Nous étions dans un pays et dans une saison de bonne chère ; nous la faisions partout excellente, grâce aux bons soins du marquis. Je me serais pourtant passé qu’il les étendît jusqu’à nos chambres ; mais il envoyait devant son laquais pour les retenir ; et le coquin, soit de son chef, soit par l’ordre de son maître, le logeait toujours à côté de madame de Larnage, et me fourrait à l’autre bout de la maison. Mais cela ne m’embarrassait guère, et nos rendez-vous n’en étaient que plus piquants. Cette vie délicieuse dura quatre ou cinq jours, pendant lesquels je m’enivrai des plus douces voluptés. Je les goûtai pures, vives, sans aucun mélange de peines : ce sont les premières et les seules que j’aie ainsi goûtées ; et je puis dire que je dois à madame de Larnage de ne pas mourir sans avoir connu le plaisir.

Si ce que je sentais pour elle n’était pas précisément de l’amour, c’était du moins un retour si tendre pour celui qu’elle me témoignait, c’était une sensualité si brûlante dans le plaisir, et une intimité si douce dans les entretiens, qu’elle avait tout le charme de la passion sans en avoir le délire, qui tourne la tête et fait qu’on ne sait pas jouir. Je n’ai jamais senti l’amour vrai qu’une seule fois en ma vie, et ce ne fut pas auprès d’elle. Je ne l’aimais pas non plus comme j’avais aimé et comme j’aimais madame de Warens ; mais c’était pour cela même que je la possédais cent fois mieux.
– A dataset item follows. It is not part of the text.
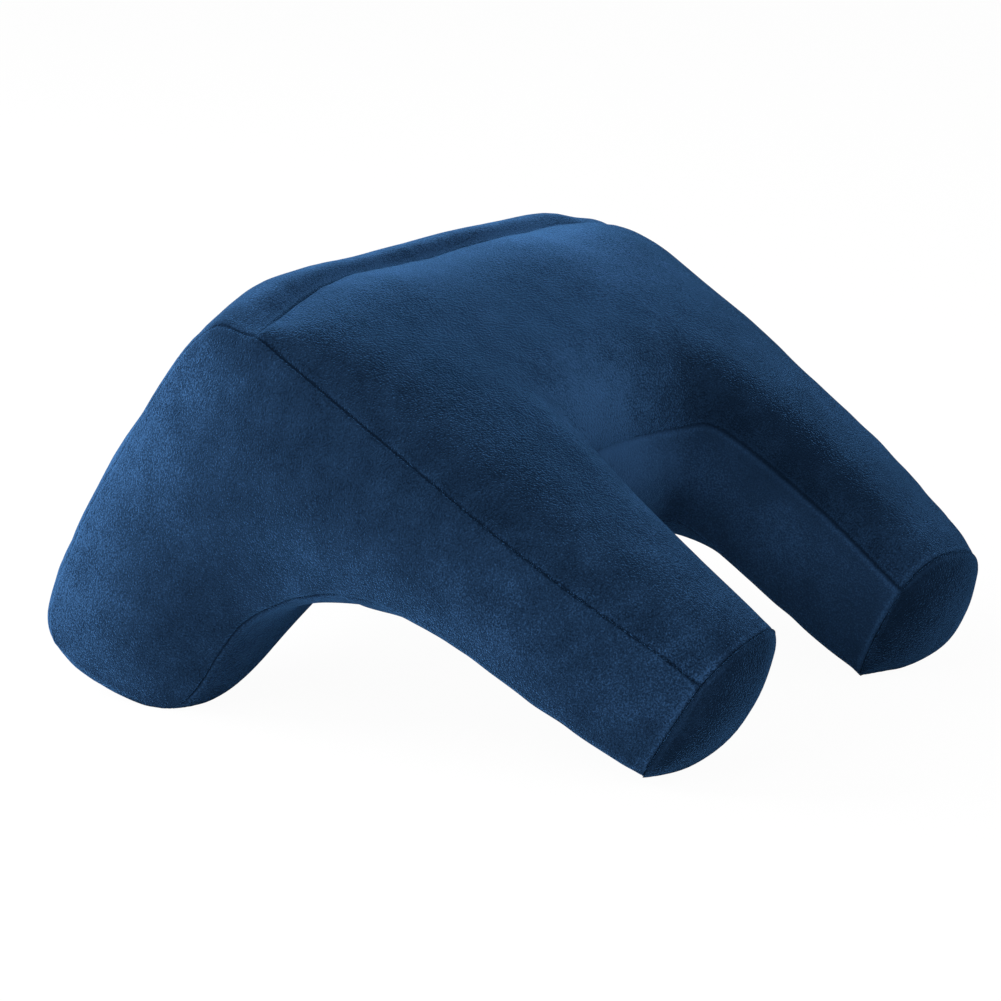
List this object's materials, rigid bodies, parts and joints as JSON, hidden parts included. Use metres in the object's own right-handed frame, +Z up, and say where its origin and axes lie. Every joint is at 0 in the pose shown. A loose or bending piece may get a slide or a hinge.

Près de maman mon plaisir était toujours troublé par un sentiment de tristesse, par un secret serrement de cœur que je ne surmontais pas sans peine ; au lieu de me féliciter de la posséder, je me reprochais de l’avilir. Près de madame de Larnage, au contraire, fier d’être homme et d’être heureux, je me livrais à mes sens avec joie, avec confiance ; je partageais l’impression que je faisais sur les siens ; j’étais assez à moi pour contempler avec autant de vanité que de volupté mon triomphe, et pour tirer de là de quoi le redoubler.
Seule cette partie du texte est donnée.